*Source material:*
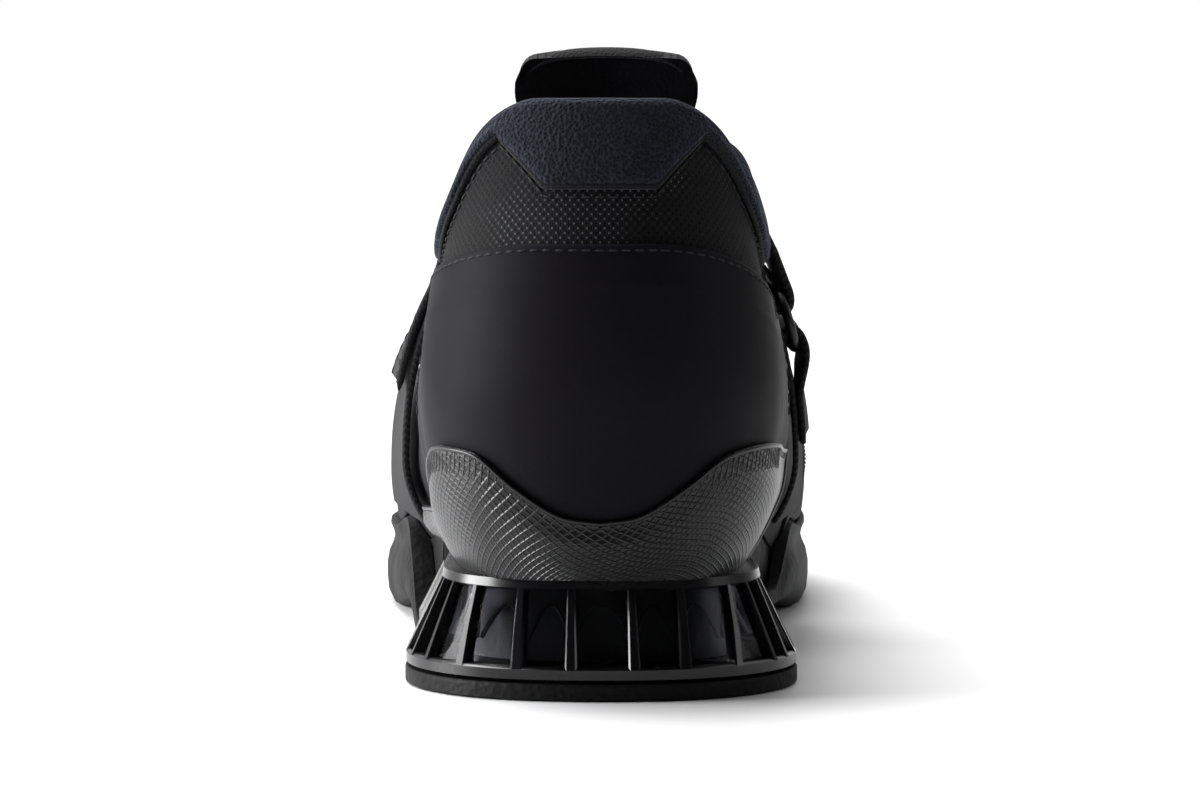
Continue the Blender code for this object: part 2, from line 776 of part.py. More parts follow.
def build_insole(finish):
    places = stations()[1:-1]

    def level(height, inset):
        def point_at(place, side):
            share, _ = along_sole(place)
            point = skin(place, 0.0, side, -WALL - inset)
            point.z = feather(share) + height
            return point

        return point_at

    loops = [
        around(level(GAP, INSOLE_INSET), places),
        around(level(INSOLE * 0.7, INSOLE_INSET), places),
        around(level(INSOLE, INSOLE_INSET + 0.0015), places),
    ]
    return closed_from_loops("insole", loops, finish)


def build_heel_counter(finish):
    """Smooth panel over the back of the upper, down behind the clip."""
    rows = 6
    end = place_of(COUNTER_END)
    side_places = places_to(end)
    grid = []
    for place in [-place for place in reversed(side_places)] + side_places[1:]:
        far = abs(place) / end
        fall = 0.0195 if place > 0 else 0.0125
        top = COUNTER_TOP - fall * ease(far, 0.1, 1.0)
        heights = [mix(top, COUNTER_FOOT, row / rows) for row in range(rows + 1)]
        grid.append([at_height(place, height, OVERLAY_GAP) for height in heights])
    return sheet("heel_counter", [grid], PANEL, 1, finish)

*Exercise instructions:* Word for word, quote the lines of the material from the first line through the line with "places = stations()[1:-1]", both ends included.

*Solution to this problem:*
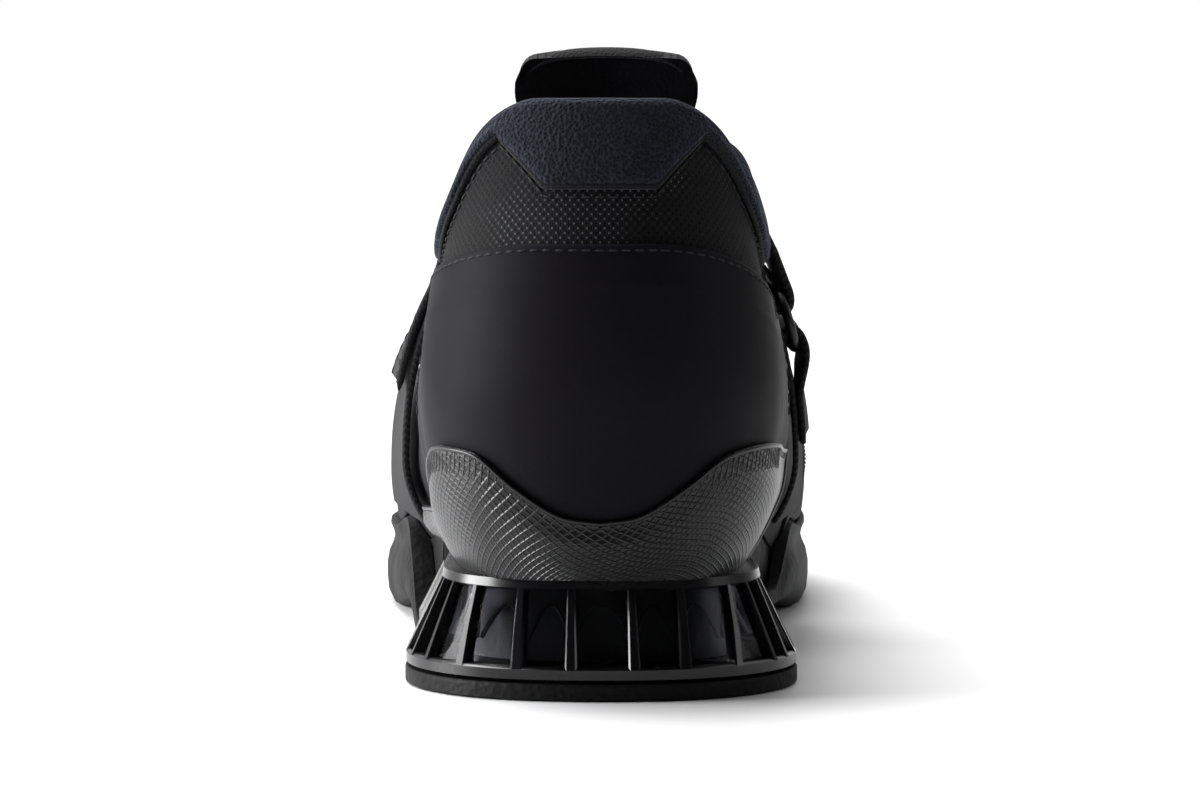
Continue the Blender code for this object: part 2, from line 776 of part.py. More parts follow.
def build_insole(finish):
    places = stations()[1:-1]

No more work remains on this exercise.